BY JEFF LEVEN
There’s a lot of hand-wringing going on in rock n’ roll these days. As album sales slumped markedly over the past year and the all-too anonymous Linkin Park emerged as the first among underachievers, the panic attack began. Fingers are pointing these days. Artists are increasingly critical of the major-label oligopoly that has even the most popular artists sign away an astounding percentage of their royalties, while the labels have gestured vaguely towards the internet crying something akin to wolf as the institution of copyright theoretically disintegrates thanks to a few million college kids and their T1 connections. Stern speeches at the Grammies, battles in the press. But as the policy war rages on in the media, I find myself putting on my headphones and thinking that maybe, just maybe, there is a more simple and elegant reason why the big machine of rock n’ roll isn’t churning up its usual pile of green goods. It’s the music, stupid.
There is a fine line between fun and formula, and in the past few years the mainstream music industry has so flagrantly crossed it as to render the line itself unintelligible. An example– there is nothing wrong intrinsically with pop music. It can be a lot of fun. There was a time when Michael Jackson, for instance, was very good at it. And, for the first few seconds of the late ’90s, there was no reason to think that a boy-band or two was going to throw the industry into a tailspin. But the sheer over-inflation and repetition and crass assembly-line reformulation of it all has simply stopped being interesting or fun or all that profitable. There are too many boy-bands, there are too many generic R&B acts that all sound the same, there are too many bands with singers that sound like a cut-rate Eddie Vedder, and finally the audience has voted with their ears and stopped buying it in the gleeful quantities we are expected to.
But the good news is that I think that the buck is about to stop here. Recently there have been, to my eyes and ears at least, a series of developments that suggest that the music industry’s current slu-mp need not be a permanent one and that, if anything, the quality of its output may in fact be on its way to improving:
1. Crossover artists: One of the reasons that people lionize the ’60s music scene so much is that there was always a true flow and mix between genres. Rock bands would share the stage with folk groups and world music acts, everyone loved Motown records to death and the cultural divides that dictate today’s buying patterns were simply less accentuated. Around the mid-late ’80s, the concomitant rise of hair band metal and rap really began a split that is amazingly pervasive today — namely between the two fiefdoms of rock/metal and R&B/hip hop. Thankfully, though, new artists are starting to emerge who have begun to bridge the divide and blur the lines between these camps — people like India Arie, Nelly Furtado and Alicia Keyes, artists whose R&B has a certain rock or folk or jazz flavor to it that makes it a less easily categorized creature. In an age where so many things fall into their predictable little bins, albums like the ones people they are making are, if nothing else, a tremendous breath of fresh air, and probably a good sign.

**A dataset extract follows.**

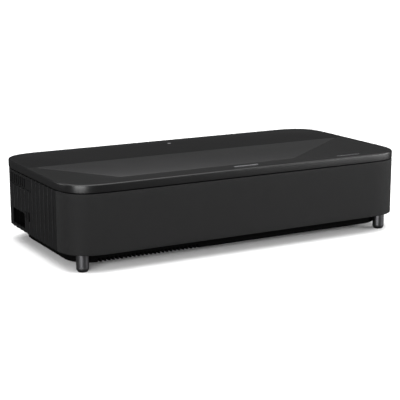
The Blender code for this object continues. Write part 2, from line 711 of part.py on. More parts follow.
def make_door():
    """A wedge-shaped panel that lies over the deck and slides back along it on two arms."""
    slope = (RIDGE_TOP - RIM_TOP) / (CREASE_Y - RIDGE_Y)
    rear_y, front_y = CREASE_Y, RIDGE_Y + 0.0005
    side_gap = 0.0006
    outline = [
        (DOOR_REAR_LEFT + 0.012, rear_y),
        (DOOR_REAR_LEFT + 0.0035, rear_y - 0.0020),
        (DOOR_FRONT_LEFT + side_gap, front_y),
        (DOOR_FRONT_RIGHT - side_gap, front_y),
        (DOOR_REAR_RIGHT - 0.0080, rear_y - 0.0055),
        (DOOR_REAR_RIGHT - 0.014, rear_y),
    ]
    mesh_data = bmesh.new()
    low = [mesh_data.verts.new((x, y, DOOR_LOW)) for x, y in outline]
    high = [mesh_data.verts.new((x, y, RIM_TOP + (CREASE_Y - y) * slope)) for x, y in outline]
    mesh_data.faces.new(low)
    mesh_data.faces.new(high)
    for i in range(len(outline)):
        j = (i + 1) % len(outline)
        mesh_data.faces.new([low[i], low[j], high[j], high[i]])
    door = finish("lens_door", mesh_data, "case_black")
    y0, y1 = DOOR_ARM_Y
    for i, x in enumerate(DOOR_ARMS):
        join(door, boxes(f"door_arm_{i}", [(x - 0.0015, x + 0.0015, y0, y1, 0.1380, DOOR_LOW + 0.001)]))


RACK_MODULE = 0.001
PINION_TEETH = 16
PINION_Y, RACK_PITCH_Z = -0.0050, 0.1300
PINION_R = PINION_TEETH * RACK_MODULE / 2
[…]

2. Blowing kisses to the punk rock legends: No one has made a lot of noise about it, but if you look around, late-’70s to mid-’80s punk and indie rock has had a particularly active rou-nd of remembrance of late. The Ramones and the Talking Heads were inducted into the Rock Hall of Fame; Television played UCLA’s gigantic All Tomorrow’s Parties festival; Mission of Burma did a few reunion gigs; and now Patti Smith is putting out a retrospective. Part of this is just a generational shift, but part of it is also, I think, a search for truly individualistic and innovative musical role models at a time when music sorely needs them. Punk has a lot to offer to a culture fed up with formula and hype and bombast–it is stripped-down, brutally honest, and unabashedly direct. No games, just rock. The fact that so many of its greatest exponents are just now getting another 15 minutes of fame hints at a possible renaissance in the vanguard of rock experimentation — punk bands that aren’t just pop bands with tattoos (Blink-182), but actually may have something more vital to say.
3. The new hype is smart hype but it has also thankfully failed: A lot of the bands whose names make regular appearances in my columns — Ryan Adams, the Strokes, etc., are part of a phenomenon that seems to me at least to be relatively new — completely hyped-up bands that are actually trying to capitalize on what a lot of people would consider to be among the most genuine postures of the musical past. When Ryan Adams played Boston last week, his show was one big testament to how much he likes the Rolling Stones, and, likewise, bands like the White Stripes are referencing not only forgotten classics like the Standells or the Trogs, but also the Cramps and so on. The good news is that the major labels have decided that as opposed to putting out another Creed, they should try to put out another Stones. Certainly a step in the right direction. But the even better news is that the rock press has generally called their bluff, recognizing that some of this stuff is fun and reveals a bit of talent, but also generally refusing to buy into the illusion that this is anything new and groundbreaking, at least just yet (I wouldn’t yet assume that none of these groups has something more unique in them). So the reawakening of critical intelligence is a plus.
So, anyway, perhaps all is not lost in the music world just yet, particularly since a million college kids with T1 connections are going to be doing a lot of comparison shopping and when the music gets better, we the audience will once again vote with our ears.